Cheer Boys Cheer, produced by Michael Balcon at Ealing Studios in 1939, is a romantic comedy set against the backdrop of the battle between technology and tradition in brewing.
Ironside Brewery is a technological wonder, staffed by efficient white-coated technicians, resembling something from The Shape of Things to Come — rocket-like fermenting vessels reach to the sky, and everything is gleaming metal. (It is cleverly constructed using a mix of matte paintings, models, and, we think, shots of somewhere like Acton Lane power station.)
Nonetheless, in the words of a rebellious new members of its board:
The beer isn’t worth drinking… You’ve rationalised the taste out if it… What’s the use of machinery that can produce ten million bottles a minute when you can’t offer one of them to your friend?

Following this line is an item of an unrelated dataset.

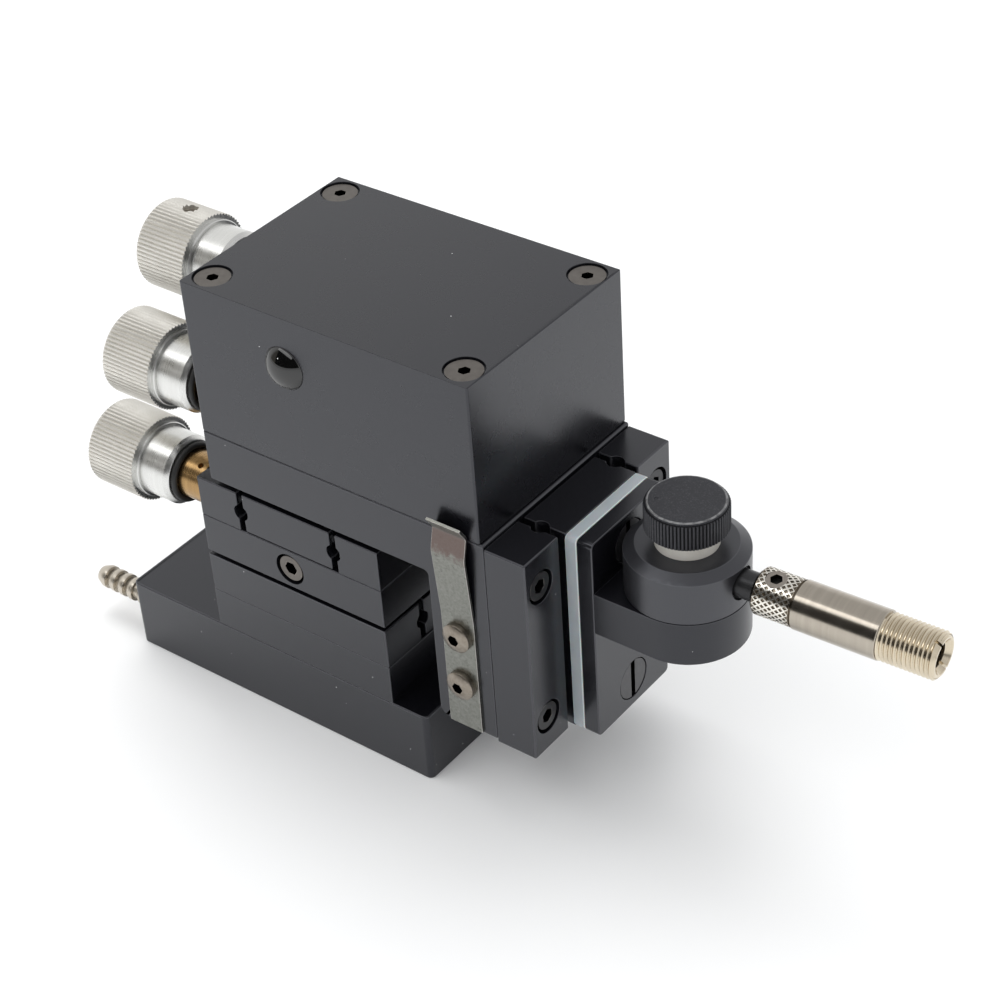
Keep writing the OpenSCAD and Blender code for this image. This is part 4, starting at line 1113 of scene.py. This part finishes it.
# the backdrop: white round the horizon and on the left, greyer above, and a dark stretch of room
# on the near side, beige at its far left, which gives the polished metals their dark band
backdrop_tone = blend_colours(
    sky, spread(sky, aloft, 0.15, 0.55), (0.96, 0.96, 0.96, 1), (0.66, 0.66, 0.665, 1)
)
backdrop_tone = blend_colours(
    sky, spread(sky, across_room, -0.45, -0.62), backdrop_tone, (0.96, 0.96, 0.95, 1)
)
dark_band = maths(sky, "MULTIPLY", spread(sky, aloft, 0.03, 0.07), spread(sky, aloft, 0.84, 0.78))
dark_band = maths(sky, "MULTIPLY", dark_band, spread(sky, away, -0.3, -0.45))
dark_tone = blend_colours(
    sky, spread(sky, across_room, -0.68, -0.61), (0.36, 0.34, 0.3, 1), (0.03, 0.029, 0.028, 1)
)
backdrop_tone = blend_colours(sky, dark_band, backdrop_tone, dark_tone)
shown = maths(sky, "ADD", seen.outputs["Is Camera Ray"], seen.outputs["Is Glossy Ray"])
shown = maths(sky, "ADD", shown, seen.outputs["Is Transmission Ray"], True)
sky.links.new(blend_colours(sky, shown, dome, backdrop_tone), backdrop.inputs["Color"])
backdrop.inputs["Strength"].default_value = 1.0


def soft_box(name, place_at, size, power, target=(0.02, 0, 0.04)):
    """A rectangular lamp that faces the middle of the object."""
    lamp = bpy.data.lights.new(name, "AREA")
    lamp.shape = "RECTANGLE"
    lamp.size, lamp.size_y = size
    lamp.energy = power
    stand = bpy.data.objects.new(name, lamp)
    bpy.context.scene.collection.objects.link(stand)
    stand.location = place_at
    aim = Vector(target) - Vector(place_at)
    stand.rotation_euler = aim.to_track_quat("-Z", "Y").to_euler()
    return stand


soft_box("overhead", (-0.65, 0.46, 2.0), (1.3, 1.3), 18.0).visible_glossy = False
soft_box("ceiling panel", (-0.24, -0.8, 1.36), (2.2, 0.48), 6.0)
soft_box("desk lamp", (-0.5, -0.76, 0.45), (0.05, 0.05), 0.15)

# the camera: its angle round the object, its height above the floor's plane and its tilt
camera_at = (0.25694, -0.26318, 0.30516)
turn, lift, roll = (math.radians(v) for v in (39.386, 36.494, -4.109))
back = Vector((math.sin(turn) * math.cos(lift), -math.cos(turn) * math.cos(lift), math.sin(lift)))
right = Vector((math.cos(turn), math.sin(turn), 0))
up = back.cross(right)
across_view = math.cos(roll) * right + math.sin(roll) * up
up_view = -math.sin(roll) * right + math.cos(roll) * up
camera = bpy.data.cameras.new("camera")
camera.lens = 85.09
camera.sensor_width = 36
camera.clip_start = 0.01
eye = bpy.data.objects.new("camera", camera)
bpy.context.scene.collection.objects.link(eye)
pose = Matrix((across_view, up_view, back)).transposed().to_4x4()
pose.translation = camera_at
eye.matrix_world = pose
bpy.context.scene.camera = eye
bpy.context.scene.view_settings.view_transform = "Standard"

object_mode()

Old Mr Ironside (Edmund Gwenn) and his ruthlessly scheming son John (Peter Coke) don’t care about that: they want to expand for the sake of expansion. But where will they sell all the extra beer they produce? Their search for lebensraum leads them to the rural Greenleaf Brewery and it’s ‘100 first class houses’. (That reference to Nazism isn’t glib: Old Man Ironside is actually shown leafing casually through Mein Kampf later in the film.)
Greenleaf vs. Ironside… The symbolism in this film is not subtle. Ironside is metal, electricity, lorries and sharp suits; Greenleaf is wood, steam, horses and rumpled tweed. Taste is everything at Greenleaf and the head brewer, Matt Boyle (Jimmy O’Dea), first appears proudly brandishing a glass of the latest batch of his XXX for his colleagues to try. When he sees buffoonish brewery worker Albert (Graham Moffat) kicking a cask of XXX across the room, he reacts furiously: ‘You’ll bruise it!’ He would no doubt today be described as ‘passionate’ about brewing.

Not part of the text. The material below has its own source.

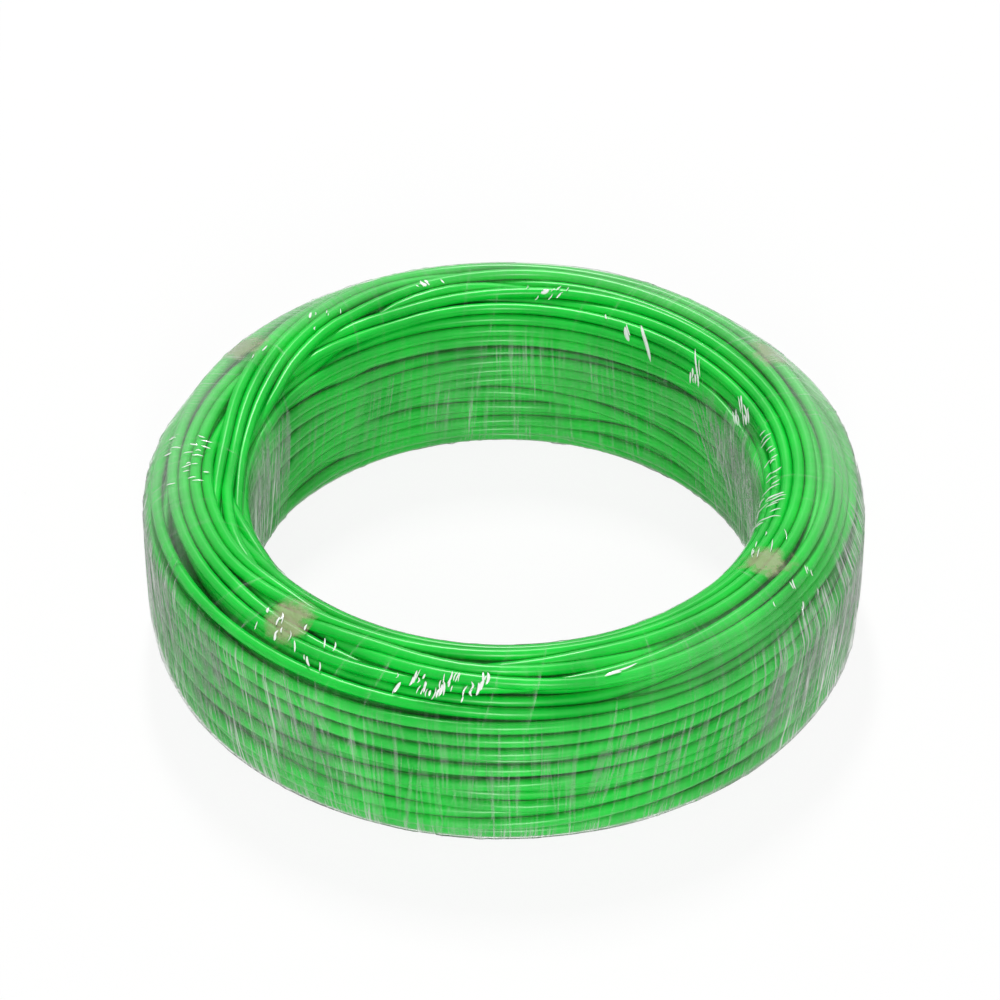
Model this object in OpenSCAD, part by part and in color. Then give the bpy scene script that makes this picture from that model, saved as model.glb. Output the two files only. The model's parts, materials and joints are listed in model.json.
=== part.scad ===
// Coil of single-core wire without a drum, held by four tape ties and wrapped in stretch film.
// Millimetres, +Z up. The origin is the centre of the underside, on the axis of the eye.

/* [Packed coil] */
// Outer diameter, over the film
packed_d = 170; // [160:1:200]
// Diameter of the eye, inside the film
eye_d = 119; // [90:1:124]
// Height, over the film
packed_h = 48; // [40:1:60]
// Radius of the two rounded top edges, over the film
shoulder_r = 11.5; // [8:0.5:12]
// Radius of the two rounded bottom edges, over the film
heel_r = 9; // [6:0.5:10]

/* [Wire] */
// Diameter over the insulation
wire_d = 2.8; // [2:0.1:3.4]
// Diameter of the solid copper conductor
conductor_d = 1.4; // [0.8:0.1:1.8]
// How far the conductor stands out of each cut end
conductor_proud = 0.8; // [0.4:0.1:2]
// Smallest gap left between neighbouring turns of the outer layer
turn_gap = 0.7; // [0.6:0.1:2]
// Most turns drawn in the outer layer
most_turns = 24; // [12:1:24]

/* [Ties and film] */
// Width of a tie along the coil
tape_w = 11; // [6:1:20]
// Thickness of a tie
tape_t = 0.2; // [0.1:0.05:0.5]
// Thickness of the wrapped film
film_t = 0.3; // [0.15:0.05:0.6]
// Height up to which the film gathers on the outer wall
skirt_h = 12; // [10:1:22]

/* [Hidden] */
$fn = 180;

// Where each tie sits round the coil, in degrees from +X
tie_angles = [32, 145, 230, 328];
// The wire starts on the wall of the eye at this angle and ends on the outer wall, opposite
wire_start_at = 270;
// Rings of points to one turn of wire, and sides of the wire
rings = 24;
wire_sides = 6;

packed_r = packed_d / 2;
eye_r = eye_d / 2;
wire_r = wire_d / 2;
// A straight stretch between two rings passes this share of the radius nearer to the axis
chord = cos(180 / rings);

// The winding lies inside the film and the ties
lay_in = film_t + tape_t;
// Width of the flat that two rounded corners of a section leave between them at the least
least_flat = 0.02;

// Track of the wire's centre across the section: up the eye wall, over the top, down the outer wall
track_in = (eye_r + lay_in + wire_r) / chord;
track_out = packed_r - lay_in - wire_r;
track_top = packed_h - lay_in - wire_r;
track_r = min(shoulder_r - lay_in - wire_r, (track_out - track_in) / 2);
// The lowest turns rest on a ledge level with the top of the bottom rounding, and the plain core
// inside them starts half way up to it
ledge_z = heel_r;
core_foot = ledge_z / 2;
track_low = ledge_z + wire_r;
wall_run = track_top - track_r - track_low;
arc_run = 90 * PI / 180 * track_r;
flat_run = track_out - track_in - 2 * track_r;
track_run = 2 * wall_run + 2 * arc_run + flat_run;

// Half a turn less than a whole number puts the two cut ends on opposite sides
whole_turns = min(most_turns, floor(track_run / (wire_d + turn_gap)));
wound_turns = whole_turns - 0.5;
last_ring = wound_turns * rings;

// Point of the track at distance s: [radius, height, outward direction in degrees]
function track(s) =
    s < wall_run
        ? [track_in, track_low + s, 180]
    : s < wall_run + arc_run
        ? shoulder(track_in + track_r, 180 - 90 * (s - wall_run) / arc_run)
    : s < wall_run + arc_run + flat_run
        ? [track_in + track_r + s - wall_run - arc_run, track_top, 90]
    : s < wall_run + 2 * arc_run + flat_run
        ? shoulder(track_out - track_r, 90 - 90 * (s - wall_run - arc_run - flat_run) / arc_run)
        : [track_out, track_low + track_run - s, 0];

function shoulder(centre, turn) =
    [centre + track_r * cos(turn), track_top - track_r + track_r * sin(turn), turn];

// Angle round the coil, place and outward direction of ring i of the wire
function ring_angle(i) = wire_start_at + 360 * i / rings;
function ring_place(i) =
    let (t = track(track_run * i / last_ring))
    [t[0] * cos(ring_angle(i)), t[0] * sin(ring_angle(i)), t[1]];
function ring_out(i) =
    let (turn = track(track_run * i / last_ring)[2])
    [cos(turn) * cos(ring_angle(i)), cos(turn) * sin(ring_angle(i)), sin(turn)];

function unit(v) = v / norm(v);

// Angle that a width takes up round the coil, measured at the middle of its section
function coil_angle(width) = width / ((packed_r + eye_r) / 2) * 180 / PI;

wire_line = [for (i = [0:last_ring]) ring_place(i)];

// Direction of the wire at ring i; the first and last stretches are straight to their cut faces
function wire_way(i) =
    i == 0 ? unit(wire_line[1] - wire_line[0])
    : i == last_ring ? unit(wire_line[i] - wire_line[i - 1])
    : unit(unit(wire_line[i + 1] - wire_line[i]) + unit(wire_line[i] - wire_line[i - 1]));

// Corners of the wire's section at ring i, the first one facing out of the winding
function ring_corners(i) =
    let (way = wire_way(i), side = unit(cross(way, ring_out(i))), out = cross(side, way))
    [for (k = [0:wire_sides - 1])
        wire_line[i] + wire_r * (cos(360 * k / wire_sides) * out + sin(360 * k / wire_sides) * side)];

// Least distance between the surfaces of turns that lie next to each other
least_gap = min([for (i = [0:last_ring - rings / 2])
    min([for (j = [i + rings / 2:last_ring]) norm(wire_line[i] - wire_line[j])])]) - wire_d;
echo(turns = wound_turns, least_gap_between_turns = least_gap);

// Section of a ring of wire: rounded corners, with a narrow flat left between the two at the least
module section(inner, outer, low, high, top_r, foot_r) {
    largest_r = (outer - inner - least_flat) / 2;
    top = min(top_r, largest_r);
    foot = min(foot_r, largest_r);
    translate([inner, low + foot]) square([outer - inner, high - top - low - foot]);
    translate([inner + top, low + foot]) square([outer - inner - 2 * top, high - low - foot]);
    translate([inner + foot, low]) square([outer - inner - 2 * foot, high - top - low]);
    translate([inner + top, high - top]) circle(top);
    translate([outer - top, high - top]) circle(top);
    translate([inner + foot, low + foot]) circle(foot);
    translate([outer - foot, low + foot]) circle(foot);
}

// The packed outline, drawn in all round by inset
module packed_section(inset) {
    section(eye_r + inset, packed_r - inset, inset, packed_h - inset, shoulder_r - inset, heel_r - inset);
}

module inner_turns() {
    core_in = track_in + wire_r;
    core_out = track_out * chord - wire_r;
    core_top = track_top - wire_r;
    core_r = track_r - wire_r;
    color([0.05, 0.42, 0.14])
    rotate_extrude() {
        section(core_in, core_out, core_foot, core_top, core_r, core_foot);
        intersection() {
            packed_section(lay_in);
            translate([eye_r, 0]) square([packed_r - eye_r, ledge_z]);
        }
    }
}

module outer_turns() {
    corners = [for (i = [0:last_ring]) each ring_corners(i)];
    ends = [wire_line[0], wire_line[last_ring]];
    first_cap = len(corners);
    sides = [for (i = [0:last_ring - 1], k = [0:wire_sides - 1])
        let (a = i * wire_sides + k, b = i * wire_sides + (k + 1) % wire_sides)
        each [[a, a + wire_sides, b], [b, a + wire_sides, b + wire_sides]]];
    caps = [for (k = [0:wire_sides - 1])
        let (next = (k + 1) % wire_sides, last = last_ring * wire_sides)
        each [[first_cap, k, next], [first_cap + 1, last + next, last + k]]];
    color([0.12, 0.78, 0.24])
    polyhedron(concat(corners, ends), concat(sides, caps));
}

// One conductor end standing on a cut face, along the way the wire points
module conductor_end(face, way) {
    translate(face)
    rotate([0, acos(way[2]), atan2(way[1], way[0])])
    cylinder(h = conductor_proud, d = conductor_d);
}

module conductor_ends() {
    color([0.80, 0.45, 0.25]) {
        conductor_end(wire_line[0], -wire_way(0));
        conductor_end(wire_line[last_ring], wire_way(last_ring));
    }
}

module tape_tie(middle_angle) {
    wide_angle = coil_angle(tape_w);
    color([0.80, 0.76, 0.64])
    rotate([0, 0, middle_angle - wide_angle / 2])
    rotate_extrude(angle = wide_angle)
    difference() {
        packed_section(film_t);
        packed_section(lay_in);
    }
}

// Where the film is one clear layer, drawn in tight on the turns, with no thickness of its own to
// model: from the top of the eye wall, over the top, down to the skirt
module clear_stretch() {
    middle_r = (eye_r + packed_r) / 2;
    translate([eye_r - film_t, packed_h - shoulder_r])
        square([middle_r - eye_r + film_t, shoulder_r + film_t]);
    translate([middle_r, skirt_h])
        square([packed_r - middle_r + film_t, packed_h - skirt_h + film_t]);
}

// The film where its wraps gather in layers: a sleeve in the eye, the underside and a skirt
module film_wrap() {
    color([0.93, 0.97, 0.94, 0.35])
    rotate_extrude()
    difference() {
        packed_section(0);
        packed_section(film_t);
        clear_stretch();
    }
}

inner_turns();
outer_turns();
conductor_ends();
tape_tie(tie_angles[0]);  // tape_tie_1
tape_tie(tie_angles[1]);  // tape_tie_2
tape_tie(tie_angles[2]);  // tape_tie_3
tape_tie(tie_angles[3]);  // tape_tie_4
film_wrap();
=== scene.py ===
"""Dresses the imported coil: one real length of green wire, four tape ties and the stretch film."""

import json
import math

import bpy
import numpy as np
from bpy.props import FloatProperty, FloatVectorProperty, IntProperty, PointerProperty
from bpy.types import Operator, Panel, PropertyGroup
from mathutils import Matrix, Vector


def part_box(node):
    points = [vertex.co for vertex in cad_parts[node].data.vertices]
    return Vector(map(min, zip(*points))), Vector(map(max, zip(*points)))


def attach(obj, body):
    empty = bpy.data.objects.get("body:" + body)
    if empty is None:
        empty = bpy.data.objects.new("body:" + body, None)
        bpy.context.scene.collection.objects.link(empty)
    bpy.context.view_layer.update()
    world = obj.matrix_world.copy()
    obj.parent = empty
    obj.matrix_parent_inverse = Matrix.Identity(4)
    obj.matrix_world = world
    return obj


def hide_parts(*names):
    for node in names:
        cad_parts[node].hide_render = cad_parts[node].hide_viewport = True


bl_info = {
    "name": "Wrapped wire coil",
    "version": (1, 0, 0),
    "blender": (4, 5, 0),
    "location": "View3D > Sidebar > Coil",
    "description": "Lays the wire, ties and film of a wrapped coil round its packed frame",
    "category": "Object",
}

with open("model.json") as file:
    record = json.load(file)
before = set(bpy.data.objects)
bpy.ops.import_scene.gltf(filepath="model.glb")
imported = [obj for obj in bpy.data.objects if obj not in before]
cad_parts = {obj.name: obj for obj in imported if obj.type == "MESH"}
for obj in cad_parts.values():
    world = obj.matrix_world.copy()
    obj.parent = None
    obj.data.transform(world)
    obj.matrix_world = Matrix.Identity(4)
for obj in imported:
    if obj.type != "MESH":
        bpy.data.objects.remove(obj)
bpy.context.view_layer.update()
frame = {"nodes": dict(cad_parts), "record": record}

MM = 0.001
TURN = 2 * math.pi

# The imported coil, read from the frame
EYE_R = next(m for m in frame["record"]["mounts"] if m["name"] == "eye")["dims"]["r_mm"] * MM
PACKED_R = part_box("film_wrap")[1].x
TURNS_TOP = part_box("outer_turns")[1].z
# Its rounded edges at the top and the bottom, and what film and tape take up over the turns
SHOULDER_R = 11.5 * MM
HEEL_R = 9 * MM
LAY_IN = 0.5 * MM
# The solids' wire is straight between two rings, and there this share of its radius from the axis
CHORD = math.cos(TURN / 48)
# Girth of the section along its outline, radius of the bundle's middle, widths of tape and film
GIRTH = 132 * MM
BUNDLE_R = 72 * MM
TAPE_W = 11 * MM


def linear(code):
    """A colour written as an sRGB hex code, turned to linear light."""
    levels = [int(code[i:i + 2], 16) / 255 for i in (1, 3, 5)]
    return [c / 12.92 if c <= 0.04045 else ((c + 0.055) / 1.055) ** 2.4 for c in levels]


def rgba(code):
    return (*linear(code), 1.0)


def add(tree, kind, inputs=(), **settings):
    """Adds one node with its settings, and links or sets its inputs by name or number."""
    node = tree.nodes.new(kind)
    for name, value in settings.items():
        setattr(node, name, value)
    for socket, value in dict(inputs).items():
        if isinstance(value, bpy.types.NodeSocket):
            tree.links.new(value, node.inputs[socket])
        else:
            node.inputs[socket].default_value = value
    return node


def new_material(name):
    """An empty node material, with its tree and its output node."""
    material = bpy.data.materials.new(name)
    material.use_nodes = True
    material.node_tree.nodes.clear()
    return material, material.node_tree, add(material.node_tree, "ShaderNodeOutputMaterial")


# ---------------------------------------------------------------- settings


class WireSettings(PropertyGroup):
    diameter: FloatProperty(name="Diameter", description="Over the insulation", default=2.8 * MM,
                            unit="LENGTH", precision=4)
    turns: FloatProperty(name="Turns", description="Turns in the whole coil", default=111.5)
    layers: IntProperty(name="Layers", description="Layers from the eye to the outer wall", default=9)
    stations: IntProperty(name="Stations", description="Points to one turn", default=96)
    seed: IntProperty(name="Seed", description="Picks how the turns wander", default=7)
    colour: FloatVectorProperty(name="Colour", description="Colour of the insulation",
                                subtype="COLOR", size=3, default=linear("#00CB38"))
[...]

Later in the film, high on his own supply, he produces his grandfather’s tattered brewing book and boasts:
He could brew a beer for any purpose. A beer to make you happy, a beer to make you sigh, a beer to make you laugh, and a beer to make you cry.

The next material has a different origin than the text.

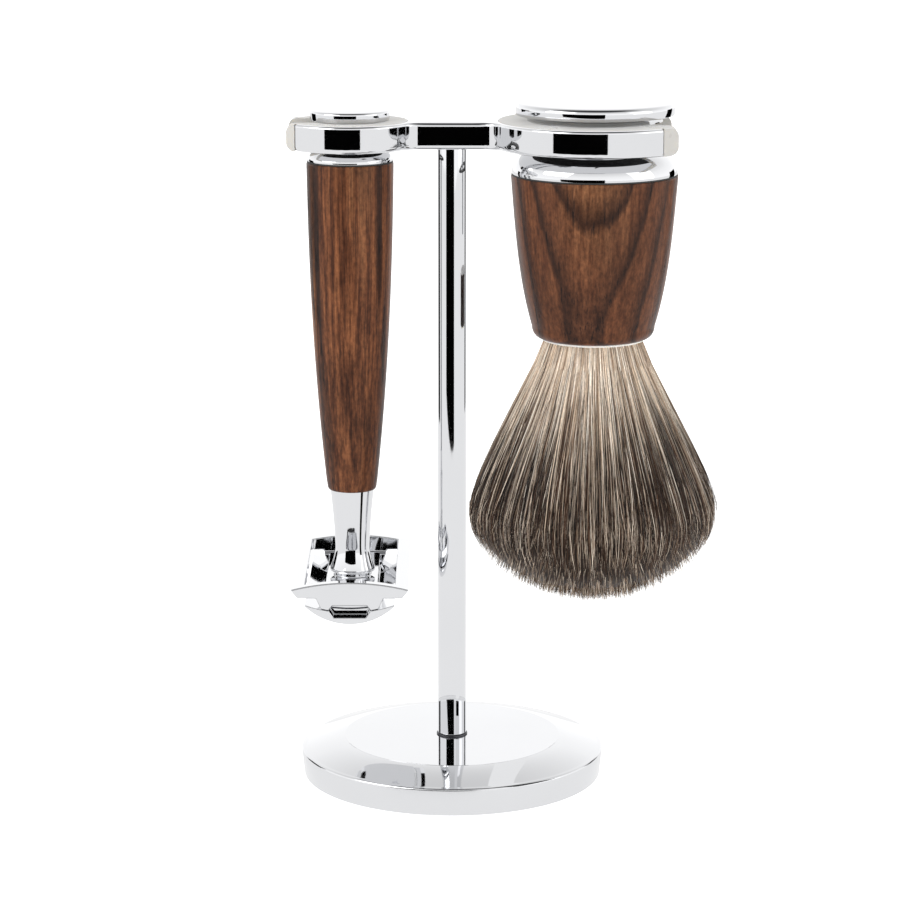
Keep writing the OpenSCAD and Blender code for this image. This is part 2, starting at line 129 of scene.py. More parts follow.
def ramp(nt, fac, stops):
    """Colour ramp through (position, colour) stops."""
    n = nt.nodes.new("ShaderNodeValToRGB")
    elements = n.color_ramp.elements
    while len(elements) < len(stops):
        elements.new(0.5)
    for element, (position, colour) in zip(elements, stops):
        element.position = position
        element.color = (*colour, 1)
    link(nt, fac, n.inputs["Fac"])
    return n.outputs["Color"]


def span(nt, fac, from_low, from_high, to_low, to_high):
    """Maps fac from one range to another, clamped."""
    n = nt.nodes.new("ShaderNodeMapRange")
    for i, v in enumerate((from_low, from_high, to_low, to_high), start=1):
        n.inputs[i].default_value = v
    link(nt, fac, n.inputs[0])
    return n.outputs[0]


def math_node(nt, op, *operands):
    n = nt.nodes.new("ShaderNodeMath")
    n.operation = op
    for sock, v in zip(n.inputs, operands):
        if isinstance(v, (int, float)):
            sock.default_value = v
        else:
            link(nt, v, sock)
    return n.outputs[0]


def plus(nt, a, b):
    return math_node(nt, "ADD", a, b)


def times(nt, a, b):
    return math_node(nt, "MULTIPLY", a, b)


def mix_colour(nt, fac, a, b, blend="MIX"):
    n = nt.nodes.new("ShaderNodeMix")
    n.data_type = "RGBA"
    n.blend_type = blend
    for sock, v in ((n.inputs["Factor"], fac), (n.inputs[6], a), (n.inputs[7], b)):
        if isinstance(v, (int, float)):
            sock.default_value = v
        elif isinstance(v, tuple):
            sock.default_value = (*v, 1)
        else:
            link(nt, v, sock)
    return n.outputs[2]


def shade(nt, tone, fac, stops):
    """Multiplies a colour by a ramp over fac."""
    return mix_colour(nt, 1.0, tone, ramp(nt, fac, stops), "MULTIPLY")


def bump(nt, bsdf, height, strength, distance):
    n = node(nt, "ShaderNodeBump", Strength=strength, Distance=distance)
    link(nt, height, n.inputs["Height"])
    link(nt, n.outputs["Normal"], bsdf.inputs["Normal"])


# ---------------------------------------------------------------- materials
CHROME_TINT = (0.715, 0.72, 0.735)


def scaled(colour, factor):
    return tuple(v * factor for v in colour)


def chrome(name, rough_low, rough_high, satin=None):
    """Polished metal with a faint haze. satin (z, z, extra): up to the first height the metal is rougher by
    extra, and from the second height on it isn't."""
    mat, nt, b = new_material(name)
    b.inputs["Metallic"].default_value = 1.0
    fine = noise(nt, coords(nt), 900, 3)
    haze = noise(nt, coords(nt), 45, 3, 0.6)
    link(nt, ramp(nt, haze, [(0.3, CHROME_TINT), (0.75, scaled(CHROME_TINT, 1.025))]), b.inputs["Base Color"])
    rough = span(nt, haze, 0.3, 0.7, rough_low, rough_high)
    if satin is not None:
        dull_z, bright_z, extra = satin
        rough = plus(nt, rough, span(nt, axes(nt)["Z"], dull_z, bright_z, extra, 0.0))
    link(nt, rough, b.inputs["Roughness"])
    bump(nt, b, fine, 0.02, 0.00001)
    return mat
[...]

A stereotypical drunk comic Irishman, Boyle is nonetheless the film’s most engaging character, and O’Dea certainly knew how to make a beer look tasty on screen, smacking his lips, widening his eyes and sighing contentedly with each draught of dark, foamy mild.
A predictable plot gives the film its rather flabby shape: young John Ironside inveigles his way into Greenleaf’s and seduces the owner’s daughter (Nova Pilbeam), but their simple, honest ways and truly delicious beers win him over. Proving himself to be a good egg at heart, he joins them to fight back against his increasingly gangsterish father and his gangs of violent goons: ‘Gone idealist, eh?’ sneers the old man.
It is expert brewing which saves the day when Boyle produces a batch of his grandfather’s masterpiece — a beer containing ‘all the sorrows of Ireland’, the ‘tears of Deidre’. It is literally so astonishingly brilliant that it causes grown men to cry when they drink it.
The humour throughout is of the ‘Ooo, yaroo! It’s on me blinkin’ foot!’ variety, and the double act of Graham Moffat and Moore Marriot, familiar from the films of Will Hay, has not aged well. Frankly, if this film had been about, say, the dairy industry, we would probably not have enjoyed it half as much.
The value of Cheer Boys Cheer is as an early expression of a point of view that would later inform the founding of the Society for the Preservation of Beers from the Wood and the Campaign for Real Ale, and which arguably underlies the ‘small is beautiful’, ‘buy local’ trend of the last forty years: dispassionate technicians in a factory cannot possibly make really satisfying beer.